Once in awhile, a surprising item can turn up in the inventory of some old booksellers. This news came out of Australia a few weeks back. Jim Elder, of Elder Fine Art and Auctioneers, was tasked with going through the collection of two retired bookselling partners from Adelaide. Arthur Chard and Lex Rabbits, known professionally as Chard & Rabbits, had been in the business dating back to the 1950's. Mr. Chard died in 2003 but Mr. Rabbits still lives in a retirement home. As occasionally (okay, perhaps more than occasionally) happens, their inventory was sort of scattered, with items stuffed in various boxes, not well organized or inventoried.
Within the collection of 5,000 old books, prints, albums, and art was a plain envelope. Within it were four small paintings. The artist was Colonel James Hesketh Biggs. Biggs' name is not well known today, not even in Australia. Part of that is his own fault. He didn't sign his paintings. Fortunately, these four paintings had their titles and painter's name on the back. Those who know Biggs' work would be able to recognize these works. Small paintings were his specialty, and his detail which can take a magnifying glass to appreciate is remarkable.

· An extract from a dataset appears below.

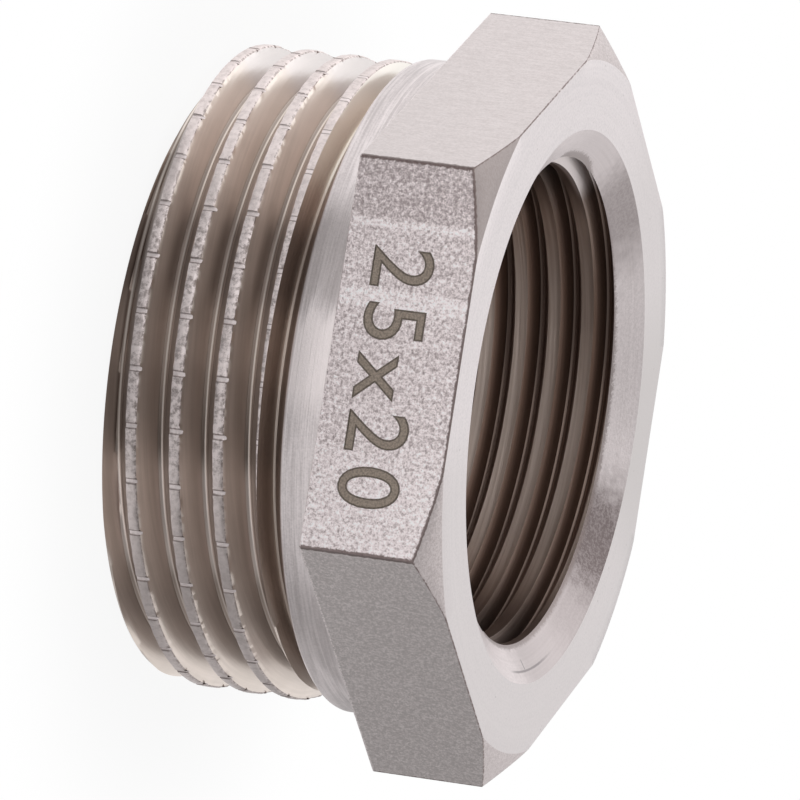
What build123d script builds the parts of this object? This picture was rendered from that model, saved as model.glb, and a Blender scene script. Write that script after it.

Col. Biggs, naturally enough, was an army officer. He was also an amateur artist, who, along with being a painter, was a photographer and engraver. He mostly painted scenes. These four are from South Australia, each depicting views along the coast. A boat, pier, and some men having a picnic on rocks along the shoreline are featured. Biggs also must have spent some time in India as a number of Indian scenes are also found in his work, though not among this group.
Col. Biggs was well known in his day. He won several Australian prizes for his work in the late 1860's and early 1870's. Unfortunately, most of his work is lost today, either because small paintings can more easily disappear, or because owners do not know who the artist is. Because of their rarity and the quality of his work, auctioneer Elder described their value as "incalculable." We almost had a chance to calculate that value as they were scheduled to be sold at auction on October 11. However, that will have to wait as the paintings were withdrawn from the auction at the last minute for unstated reasons.
AbeBooks notes a most unusual item offered on their site. It's not a book, but it fits, sort of, the category of book-related ephemera. It's a baby rattle that once belonged to American novelist Edith Wharton. It is not an ordinary plastic rattle, as not even being touched by Wharton's youthful writing hand would alone justify a price of $16,500. It is made of sterling silver, with a red coral teething section. Coral apparently relieved the pain of teething. The intricate design of the rattle includes a whistle. It is engraved with the name "Edith." It is something that would only have been found in a wealthy family. Edith's family was quite prosperous. AbeBooks describes the item as "the most unusual item to be listed for sale on AbeBooks since Eugene O'Neill's underpants in 2013."
The Boston Public Library has terminated the employment of its former Head of Special Collections, Susan Glover. Ms. Glover had been caught up in the case of the missing Albrecht Durer print, valued at $300,000, last spring. Ms. Glover had been aware for almost a year that it was lost when she informed Library President Amy Ryan it was missing. Ms. Glover did not consider it a major issue as this has happened before in the not well organized, cramped special collections, where items can be misfiled.
However, Ms. Ryan was not pleased and quickly placed Ms. Glover on leave back in May. Fears mounted that the print had been stolen. The police were called in, and just a day ahead of a meeting between city and library officials, the print was found, misfiled some 80 feet away from where it should have been. Nonetheless, Ms. Ryan, who had tendered her resignation because of the scandal, left, and so did the Chairman of the Board of Trustees. A report compiled by an outside consultant around this time was highly critical of the library for poor record keeping and a lack of rational order in its storage of special collections. However, it also was highly critical of the city for providing insufficient funding to manage and store collections of the size of those at the Boston Public Library. Now, Ms. Glover has been terminated without ever coming back from leave, with Beth Prindle appointed Acting Head of Special Collections until a permanent appointment can be made.